The Takeaway: M&A becomes the primary recruiting strategy for 2026.
5. The Non-CPA "Acqui-hire" Boom
As firms desperately try to pivot to advisory services (a trend we've watched for years), they are hitting a wall: Accountants aren't always great at selling high-end consulting. The solution? Buy the consultants.
In 2026, we will see a spike in accounting firms acquiring non-accounting businesses—specifically in ESG (Environmental, Social, and Governance), Cybersecurity, and HR consulting. We saw hints of this with recent tech-centric deals in 2025, but it will accelerate.
The Scenario
A regional CPA firm acquires a boutique Cybersecurity agency. They don't want the agency's brand; they want the 15 certified ethical hackers and security consultants. The CPA firm immediately cross-sells "Cyber-Audit" packages to their existing 2,000 business clients. The acquisition pays for itself in 18 months through cross-selling, something organic growth could never achieve.
The Takeaway: The definition of an "accounting firm" will be stretched to the limit as firms buy capabilities they cannot build.
What does this all mean for accountants in 2026?
If you are a firm owner, the market is telling you something loud and clear: Specialization and Technology are the drivers of value.
The days of building a generalist practice, grinding out billable hours, and hoping a junior partner will buy you out for 1x revenue are largely over.

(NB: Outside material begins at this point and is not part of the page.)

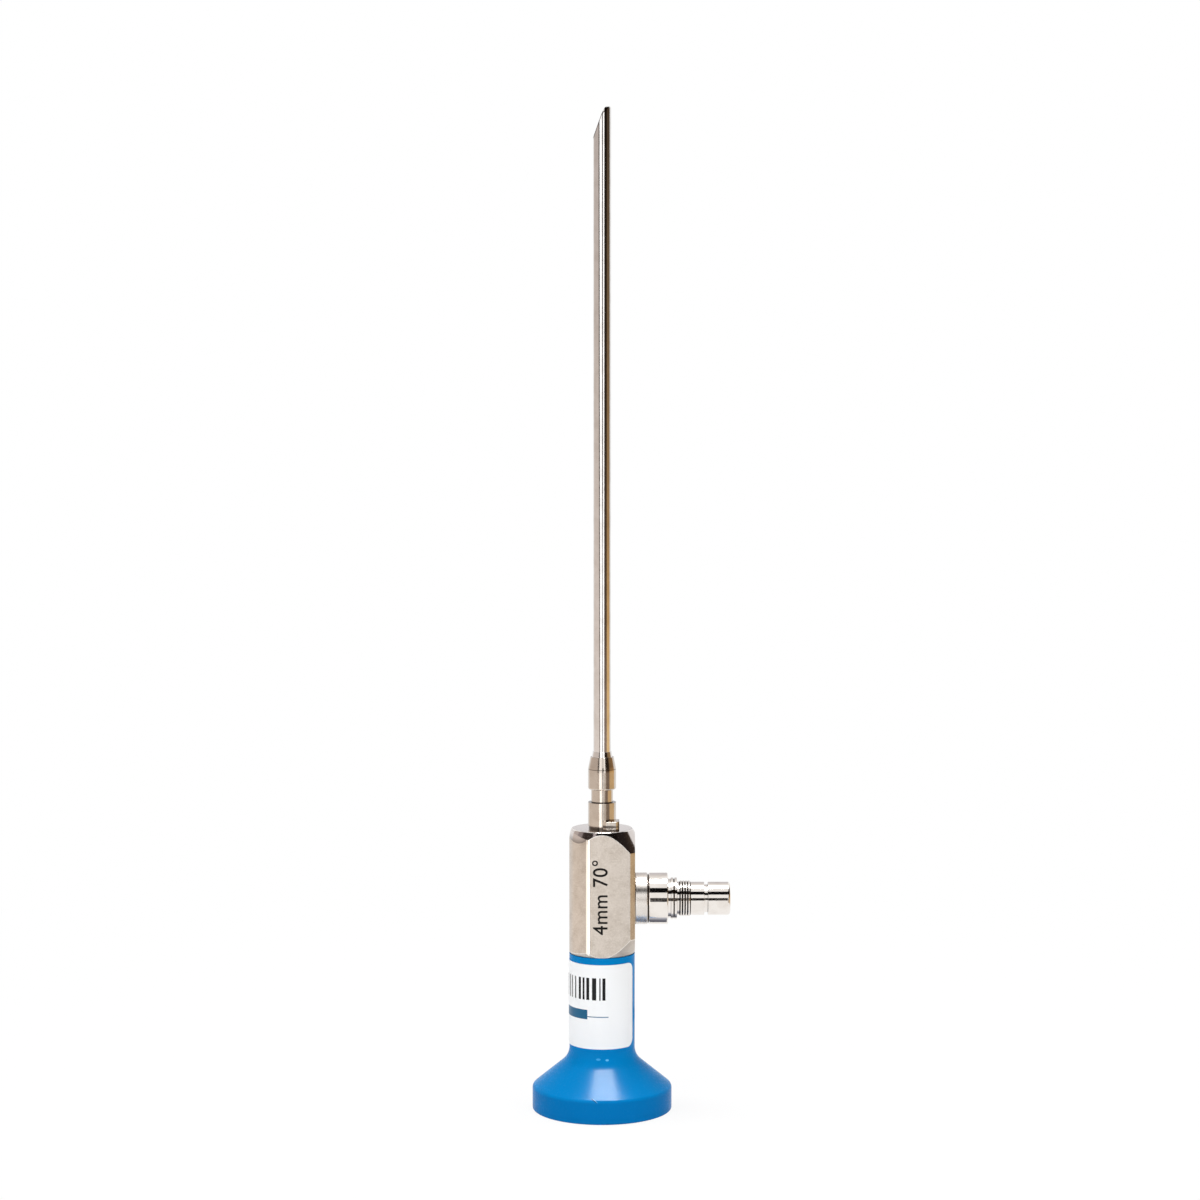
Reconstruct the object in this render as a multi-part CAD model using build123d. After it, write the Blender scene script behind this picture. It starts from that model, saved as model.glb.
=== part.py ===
# Rigid endoscope with a 4 mm shaft and a 70 degree direction of view, standing on its eyepiece.
# Millimetres. The origin is the centre of the eyepiece face, on the shaft axis. +Z runs up
# the shaft to the tip, +X points along the light post, and the tip looks towards -X.

import os
from math import cos, radians, sin, tan

from build123d import *

# Fits
slide_fit = 0.03            # radial gap of a turned spigot in its bore
glass_fit = 0.06            # radial gap of a lens in its tube
skin_fit = 0.02             # gap under the label and round the light fibres
close_enough = 0.01         # distance at which an edge counts as lying on a face

# Eyepiece cup
cup_radius = 16.0
cup_rim_height = 5.3
cup_rim_rounding = 1.0
cup_edge_rounding = 0.35
cup_cone_angle = 50.5       # from the axis
cup_length = 36.2
neck_radius = 7.5
neck_fillet = 4.5
face_land = 2.6             # width of the flat ring that rests on a surface
dish_depth = 6.2
dish_floor_radius = 6.8

# Eyepiece window, its gasket and its threaded ring
window_radius = 5.5
window_thickness = 1.5
gasket_thickness = 0.5
gasket_width = 0.9
ring_thickness = 1.6
ring_width = 1.3
ring_recess = 0.3
spanner_slot = 1.0
throat_length = 2.0

# Ocular
barrel_radius = 4.8
barrel_wall = 0.6
barrel_lip = 0.5
eye_lens_edge = 2.2
field_lens_edge = 1.8
ocular_sag = 0.55
ocular_spacer_length = 8.5
ocular_spacer_wall = 0.5
field_stop_thickness = 0.4
field_stop_aperture = 1.0
field_notch = 0.3
disc_spring_thickness = 0.25
disc_spring_height = 0.7

# Body, milled from square bar and turned at both ends
body_length = 28.8
body_flat = 7.3             # axis to the front and back flats
body_side = 7.5             # axis to the light post face, and to the crown of the round side
body_crown_radius = 8.4
body_crown_blend = 1.3      # between the round side and the flats
body_corner_radius = 9.7
body_end_angle = 30.0       # from the axis
body_top_radius = 6.95
body_foot_radius = 7.3
body_top_rounding = 0.25
crown_top_height = 2.7      # softened top end of the round side
crown_top_depth = 0.45
spigot_length = 9.9
spigot_wall = 1.2           # of the cup, round the spigot
web_thickness = 2.5
barrel_reach = 2.5          # length of the barrel held above the foot of the body
chamber_radius = 4.6
chamber_roof = 7.0

# Neck seal
seal_radius = 0.4
seal_drop = 4.6             # below the foot of the body
seal_groove_width = 1.1

# Ferrule on top of the body, and the locating lug at its foot
ferrule_radius = 3.2
ferrule_undercut = 0.15
ferrule_undercut_height = 0.6
ferrule_collar_height = 6.0
ferrule_groove_radius = 2.5
ferrule_groove_width = 2.95
ferrule_barrel_height = 4.65
ferrule_barrel_rounding = 0.4
ferrule_nose_height = 2.8
ferrule_nose_radius = 2.65
ferrule_nose_rounding = 6.0
ferrule_spigot_radius = 2.9
ferrule_spigot_length = 5.0
lug_width = 3.75
lug_height = 2.0
lug_reach = 4.4
lug_offset = 0.15
lug_chamfer = 0.75
lug_groove = 0.2

# Shaft
overall_height = 228.0
sheath_radius = 2.0
sheath_wall = 0.2
sheath_base_radius = 2.2    # thickened end that is soldered into the ferrule and the body
sheath_shoulder_radius = 2.35   # coned shoulder that rests on the ferrule
sheath_shoulder_height = 1.2
sheath_shoulder_tip = 2.13
optics_tube_radius = 1.45
optics_tube_wall = 0.12
bush_radius = 3.0
bush_length = 4.2
bush_lip = 0.6
bush_aperture = 1.0

# Rod lens train
rod_count = 6
rod_sag = 0.12
rod_land = 0.25
rod_spacer_length = 3.2
rod_spacer_wall = 0.2

# Tip
view_angle = 70.0           # direction of view from the shaft axis
bevel_rise = 6.8            # low end of the bevel to the tip
shoulder_drop = 1.7         # shoulder above the bevel to the tip
shoulder_rounding = 1.2
nose_offset = 0.7           # axis to the start of the flat nose
nose_rounding = 0.9
tip_rounding = 0.35
tip_window_radius = 1.1
tip_window_thickness = 0.5
mirror_rise = 2.1           # low end of the bevel to where the mirror crosses the axis
prism_drop = 4.4            # prism foot to where the mirror crosses the axis
mirror_gap = 0.05
objective_front_edge = 0.8
objective_front_sag = 0.3
objective_gap = 0.6
objective_rear_edge = 1.4

# Light post
post_rise = 12.5            # foot of the body to the axis of the post
post_core_radius = 3.0
post_core_reach = 2.5       # length held in the wall of the body
post_ring_radius = 5.9
post_ring_rounding = 0.25
post_inner_ring = 2.9
post_seam_radius = 5.5
post_seam = 0.22
post_outer_ring = 4.4
post_neck_radius = 4.5
post_neck_length = 0.7
post_flange_radius = 4.8
post_flange_length = 1.35
post_flange_groove = 0.3
post_relief_radius = 3.85
post_relief_length = 0.65
post_thread_radius = 4.1
post_thread_pitch = 0.6
post_thread_ridges = 4
post_thread_flank = 0.18    # length of each sloping side of a ridge
post_nozzle_radius = 3.8
post_nozzle_length = 3.2
post_catch_radius = 3.2
post_catch_width = 0.85
post_end_length = 5.1
post_end_rounding = 0.6

# Light fibres
fibre_rod_radius = 2.0
fibre_rod_start = 2.0       # beyond the side of the body
fibre_rod_fan = 2.5         # length over which the bundle widens
fibre_strand_radius = 1.1
fibre_strand_bend = 3.8
fibre_strand_gap = 0.1      # between the strand and the optics tube
fibre_tail = 1.0            # length of the sleeve below the roof of the chamber

# Adhesive label round the neck
label_thickness = 0.12
label_top_margin = 1.5      # label to the foot of the body
label_foot_margin = 0.87    # label to the start of the flare
label_corner = 1.9
label_right_angle = 65.0    # from the front, towards the light post
label_left_angle = 125.0    # from the front, the other way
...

The capital entering our space is sophisticated, demanding, and impatient.
For the staff and non-equity partners, these shifts are actually good news. The injection of PE capital and the shift toward "SaaS" valuations means better technology budgets, more competitive salaries, and a move away from the grind culture that has plagued the industry for decades.
The Baker Tilly/Moss Adams merger was the earthquake of 2025. In 2026, we deal with the aftershocks—and for the prepared firm, those aftershocks look a lot like opportunity.